Predictably, the story wraps where it should begin. What are these subconscious fears, insecurities, and fantasies? And how do they arise from our current condition? Why have we come to long so desperately, collectively, for an end? And what would we do if we discovered we were already there, on the edge of this tumid river, enduring with a whimper? Blame the promoters, if you will, but The Great Mayan Apocalypse was a bigger bust than Woodstock ’99. Nevertheless, the fantasies it traded in were real. One look at last year’s obituaries is enough to know why 2012 made us long for final, tranquil, release.
2.
“One small step for man, one giant leap for mankind.” Neil Armstrong died on August 25, 2012. The first man on the moon fell down dead. He’d had a long life, and he saw the world as no one before him had. A lunar perspective, circa 1969: looking down on the planet at precisely the moment when the new and integrated space of global multinational capitalism began to congeal. It was the beginning of the end.
In an obituary posted on their website, NASA sought to revitalize the utopian reflex that – once upon a time – made it self-evident that space travel should happen under the sign of Apollo. By their reckoning, Armstrong’s words from the Sea of Tranquility were “the climactic fulfillment of the efforts and hopes of millions of people.” And more: “Armstrong and fellow astronaut Edwin ‘Buzz’ Aldrin were there as representatives of all humans.” All of the world, under one sun, united in reason and warmth.
A beautiful image, to be sure. But small consolation when your city’s on fire. Apollo may have been the god of light, but he also brought the plague. By April 29, 1992, Armstrong’s utopia finally succumbed to globalization’s basest form. Like a storm that could be seen from space, the L.A. riots revealed Apollo’s Janus face. And at the center of the hurricane lay Rodney King’s bruised and bloodied body, immortalized by George Holliday in a fit of scopophilia. It would be enough. The cops got off, and the city erupts. In light of what Mike Davis called “a future already looted,” the riot appeared to L.A.’s underclass like “a magic dispensation.” Consequently, the looting that followed abided by “a visible moral economy.”
A jubilee that did not last, the riot’s “bang” fell silent. Bush I, Bush II, Iraq, Iraq, Recession.
Floating in a swimming pool (the closest us mortals get to feeling like we’re in space), Rodney King dies. It’s June 17, 2012. A few months earlier, in a New York Times interview marking the riot’s twentieth anniversary, he recounted how a cop once told him that people would know Rodney King a hundred years from now. And maybe they will. But 2012 witnessed no commemorative riot, no jubilant redistribution, no revitalization of Armstrong’s naïve and distant lunar hope.

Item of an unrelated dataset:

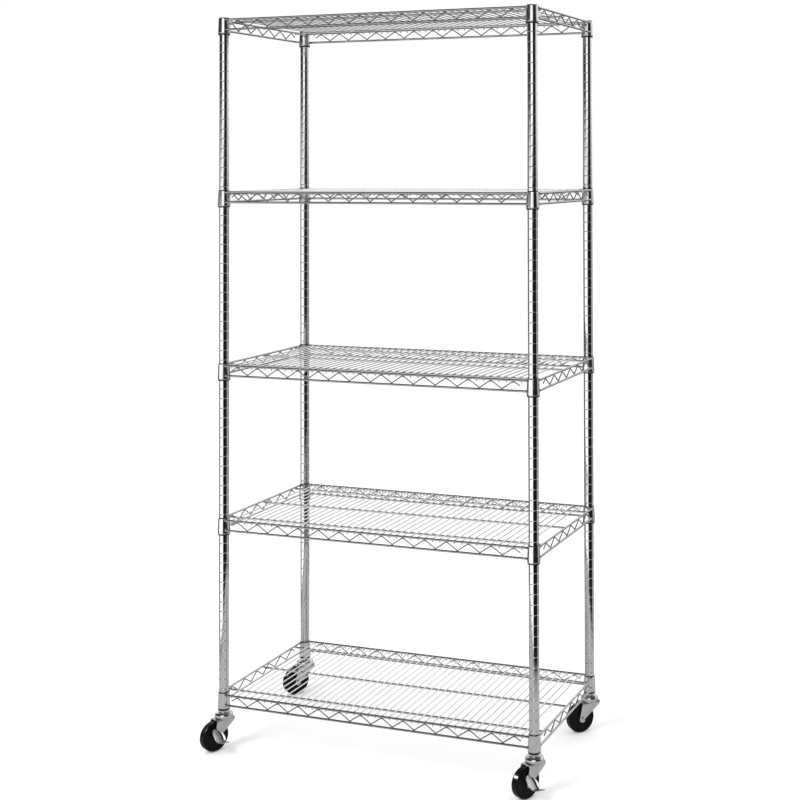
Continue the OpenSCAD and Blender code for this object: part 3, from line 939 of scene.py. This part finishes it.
def build_floor():
    """White paper that runs into the background; reflections see only the grey sheet near the rack."""
    bpy.ops.mesh.primitive_plane_add(size=60, location=(0, 0, 0))
    floor = bpy.context.object
    floor.name = "floor"
    material, n, shader, place = new_material("floor")
    paper = n.noise(place, 3.0, 4.0)
    n.put(shader.inputs["Base Color"], n.mix(paper, grey(0.90), grey(0.92)))
    n.put(shader.inputs["Roughness"], 0.9)
    n.put(shader.inputs["Specular IOR Level"], 0.0)
    n.put(shader.inputs["Emission Color"], grey(1.0))
    n.put(shader.inputs["Emission Strength"], 0.15)
    away = n.add("ShaderNodeVectorMath", {0: place}, operation="LENGTH").outputs["Value"]
    near = n.map_range(away, SHEET_REACH - 0.25, SHEET_REACH + 0.15, SHEET_BRIGHTNESS, 0.0)
    sheet_light = n.add("ShaderNodeEmission", {"Color": grey(1.0), "Strength": near}).outputs[0]
    gone = n.add("ShaderNodeBsdfTransparent").outputs[0]
    is_near = n.map_range(away, SHEET_REACH - 0.05, SHEET_REACH + 0.05, 1.0, 0.0)
    reflected = n.add("ShaderNodeMixShader", {0: is_near, 1: gone, 2: sheet_light}).outputs[0]
    glossy = n.add("ShaderNodeLightPath").outputs["Is Glossy Ray"]
    both = n.add("ShaderNodeMixShader", {0: glossy, 1: shader.outputs[0], 2: reflected}).outputs[0]
    n.put(material.node_tree.nodes["Material Output"].inputs["Surface"], both)
    floor.data.materials.append(material)


def ramp(n, position, marks):
    """Colour ramp of greys from (degrees to the right of the camera, brightness) marks."""
    node = n.add("ShaderNodeValToRGB", {0: position})
    elements = node.color_ramp.elements
    for i, (degrees, value) in enumerate(marks):
        place = 0.5 + degrees / 360
        if i == 0:
            mark = elements[0]
        elif i == len(marks) - 1:
            mark = elements[-1]
        else:
            mark = elements.new(place)
        mark.position = place
        mark.color = grey(value)
    return node.outputs[0]


def build_world():
    """White room for the eye; for reflections, white and dark panels around the rack."""
    world = bpy.data.worlds.new("studio")
    bpy.context.scene.world = world
    world.use_nodes = True
    n = Nodes(world.node_tree)
    direction = n.add("ShaderNodeTexCoord").outputs["Generated"]
    split = n.add("ShaderNodeSeparateXYZ", {0: direction})
    height = split.outputs["Z"]
    azimuth = n.math("ARCTAN2", split.outputs["Y"], split.outputs["X"])
    to_camera = math.atan2(CAMERA_AT[1], CAMERA_AT[0])
    turned = n.math("ADD", n.math("SUBTRACT", azimuth, to_camera), 3 * math.pi)
    around = n.math("DIVIDE", n.math("MODULO", turned, TAU), TAU)
    above = n.map_range(height, -0.03, 0.05, 0.0, 1.0)
    belt = n.mix(above, ramp(n, around, PANELS_LOW), ramp(n, around, PANELS_HIGH))
    roofed = n.mix(n.map_range(height, 0.55, 0.72, 0.0, 1.0), belt, grey(ZENITH))
    panels = n.mix(n.map_range(height, -0.45, -0.62, 0.0, 1.0), roofed, grey(NADIR))
    sky = n.add("ShaderNodeBackground", {"Color": grey(1.0), "Strength": 1.0})
    panel = n.add("ShaderNodeBackground", {"Color": panels, "Strength": 1.0})
    is_glossy = n.add("ShaderNodeLightPath").outputs["Is Glossy Ray"]
    both = n.add("ShaderNodeMixShader", {0: is_glossy, 1: sky.outputs[0], 2: panel.outputs[0]})
    n.put(world.node_tree.nodes["World Output"].inputs["Surface"], both.outputs[0])


def build_softbox(name, at, aim, size, power, receivers):
    """A lamp that no metal mirrors; one with receivers lights and is mirrored in those only."""
    data = bpy.data.lights.new(name, "AREA")
    data.shape = "RECTANGLE"
    data.size, data.size_y = size
    data.energy = power
    lamp = bpy.data.objects.new(name, data)
    bpy.context.scene.collection.objects.link(lamp)
    lamp.location = at
    lamp.rotation_euler = (Vector(aim) - Vector(at)).to_track_quat("-Z", "Y").to_euler()
    lamp.visible_glossy = receivers is not None
    if receivers:
        group = bpy.data.collections.new(f"lit_by_{name}")
        for obj in receivers:
            group.objects.link(obj)
        lamp.light_linking.receiver_collection = group


# ---- Build ------------------------------------------------------------------

build_posts()
build_caps()
build_sockets()
build_sleeves()
for shelf in SHELVES:
    build_rods(shelf)
    build_truss(shelf)
    build_deck(shelf)
    build_collars(shelf)
wheels = [build_wheel(corner) for corner in CORNERS]
for corner in CORNERS:
    build_stem(corner)
    build_fork(corner)
    build_nut(corner)
    build_axle(corner)
    dress_inner_parts(corner)
    if corner.startswith("front"):
        build_brake_pin(corner)
        build_lever(corner)

build_floor()
build_world()
build_softbox("key", at=(-1.6, -3.0, 3.4), aim=(0, 0, 0.4), size=(1.6, 1.6), power=80, receivers=None)
build_softbox("glint", at=(-2.2, -0.95, 1.4), aim=(0, 0, 0.04), size=(0.3, 0.6), power=90, receivers=wheels)
build_camera()
bpy.context.scene.view_settings.view_transform = "Standard"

When second-wave radical feminist Shulamith Firestone died in her sweltering East-Village apartment in late August, there was no Holliday with a camera, no one to note (let alone ease) her passing, no one even to mark her time of death. Like hagiographies penned for those we’d forsaken, the obituaries that followed were cloying. “A painter by training, Ms. Firestone never anticipated a high-profile career as a writer,” wrote Margalit Fox in The New York Times. “The crush of attention … her book engendered soon proved unbearable, her sister said. In the years that followed, Ms. Firestone retreated into a quiet, largely solitary life.”
No mention is ever made of our collective failure, of the gulf between our willingness to concede Firestone’s brilliance and our incapacity to realize a single one of her goals. Under venal conditions such as these, who in their right mind wouldn’t retreat? The upstart visionary who smashed out The Dialectic of Sex as Armstrong cast wistful glances across the void had, by the 1990s, fallen victim to the empty duration that now engulfs us all. In 1998’s Airless Spaces, the problem thus became: “getting through the blank days as comfortably as possible.”
This is the way the world ends, has already ended.
3.
The death I call my life is difficult to look at. It would be easier to accept if I could embrace it in one bleak vainglorious hurrah. Blow up the world. Cue the Great Mayan Apocalypse. But while these options – or options such as these – have not yet been eclipsed, they remain as distant as wish fulfillment. How, then, might we write our obituaryin abstentia? How shall we come to terms with our end?
One option is to embrace it. Following Christopher Hitchens and Nadine Gordimer, Jeffrey Eugenides recently suggested that, for writers struggling to make the most of their talents and avoid the perils of market and fashion, it was necessary to imagine that they were writing “posthumously.” Write like you’re already dead, he proposed, and rediscover the vital energy that led you to pick up a pen in the first place. The idea caught on and – in less than a week – more than 5000 people had recommended the procedure to their Facebook friends.
Modest beginnings, maybe. But if this movement takes off, I’ll pledge my allegiance without reservation. Besides, there’s more than art at stake. The question of oblivion is, after all, inseparable from the question of politics. “Since atomic war would divest any future of its meaning,” Camus told an interviewer in 1957, “it gives us complete freedom of action. We have nothing to lose except everything. This is the wager of our generation.”
That was before the Sea of Tranquility and The Dialectic of Sex, before the L.A. riots and last year’s deaths. Still, the sentiment resonates. At a time when the cruel and stupid and ultimately banal means by which to “divest any future of its meaning” have proliferated beyond measure, there’s only one justifiable stance: dare to embrace complete freedom of action, knowing you’re already dead. There’s no guarantee, but it might be enough, to end this insufferable whimpering.